Rispetto alle Infrastrutture, infine, si è molto parlato nei giorni scorsi della riconsiderazione della Tav Torino-Lione, che avrebbe scatenato anche polemiche con la Francia. Nelle ultime ore però starebbe maturando l’ipotesi di un avvicendamento, nel toto ministri, tra Cinque Stelle e Lega e sta diventando concreta l’ipotesi di affidare il ministero di Piazza di Porta Pia a Giuseppe Bonomi, vale a dire un uomo di opere pubbliche, che vanta un passato come presidente di Alitalia tra il 2003 e il 2004 e alla fine del 2006 a capo degli Aeroporti di Milano.
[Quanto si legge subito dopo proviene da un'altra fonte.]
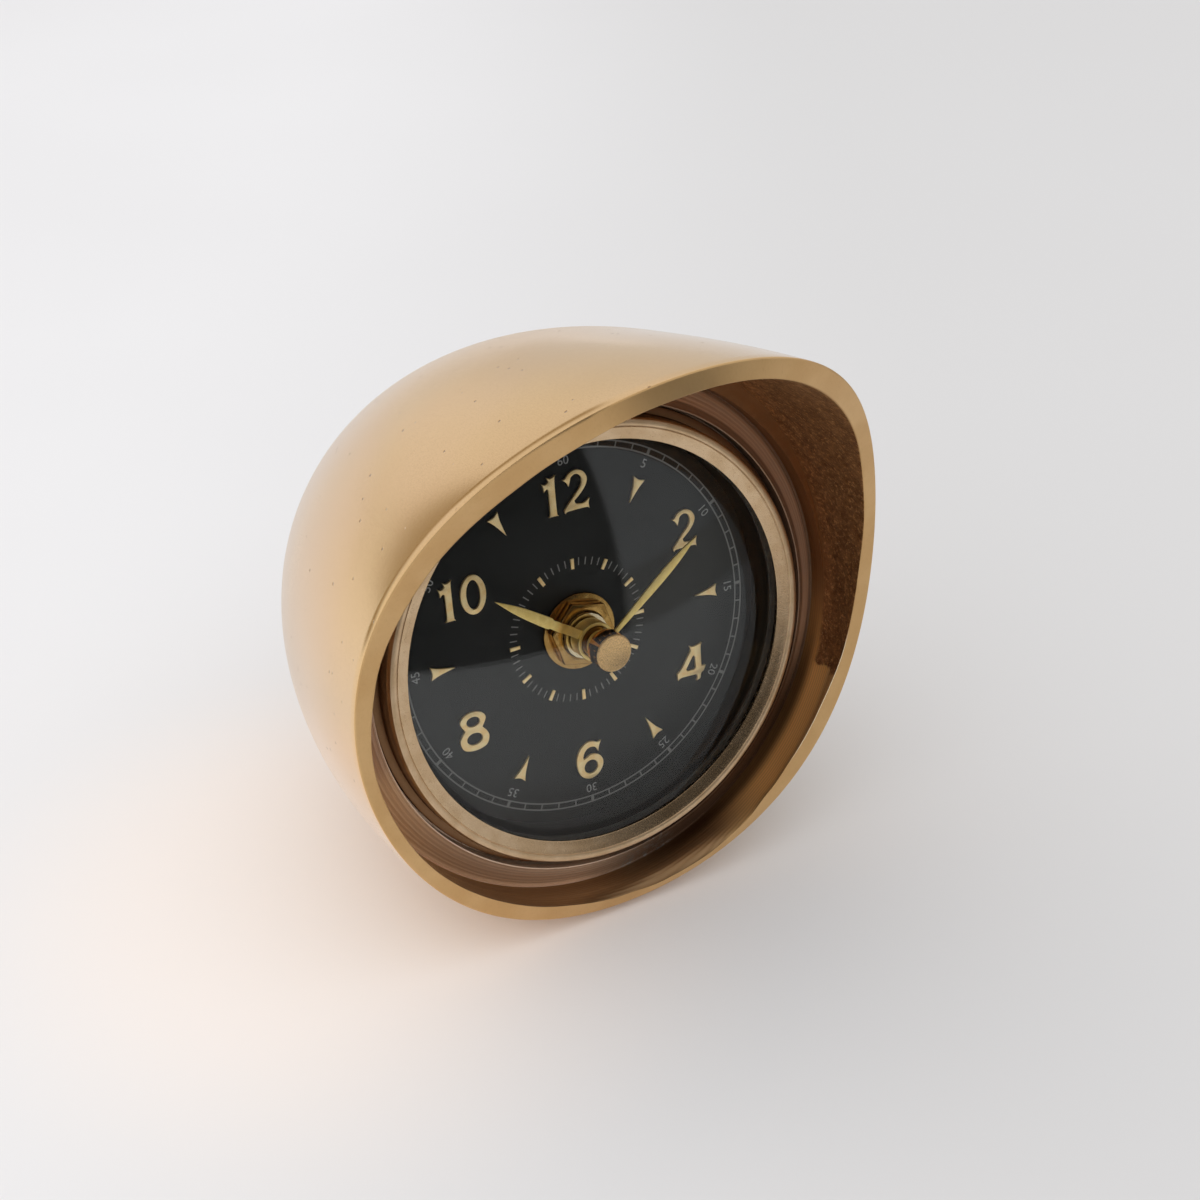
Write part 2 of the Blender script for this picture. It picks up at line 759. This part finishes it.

Ma ovviamente si tratta di indiscrezioni, anche perché oggi il cammino politico del presidente incaricato Giuseppe Conte non sembra aver fatto molta strada. Anzi, delle due, sarebbe tornato di qualche metro indietro, perché diventa sembra più insormantabile lo scoglio relativo al ministero dell’Economia. La Lega come si sa vorrebbe affidarlo a Paolo Savona, ma il nome, posto senza alternative, non sarebbe gradito al Quirinale. Si sta così creando uno stallo che al momento attuale è lontano dall’essere sciolto.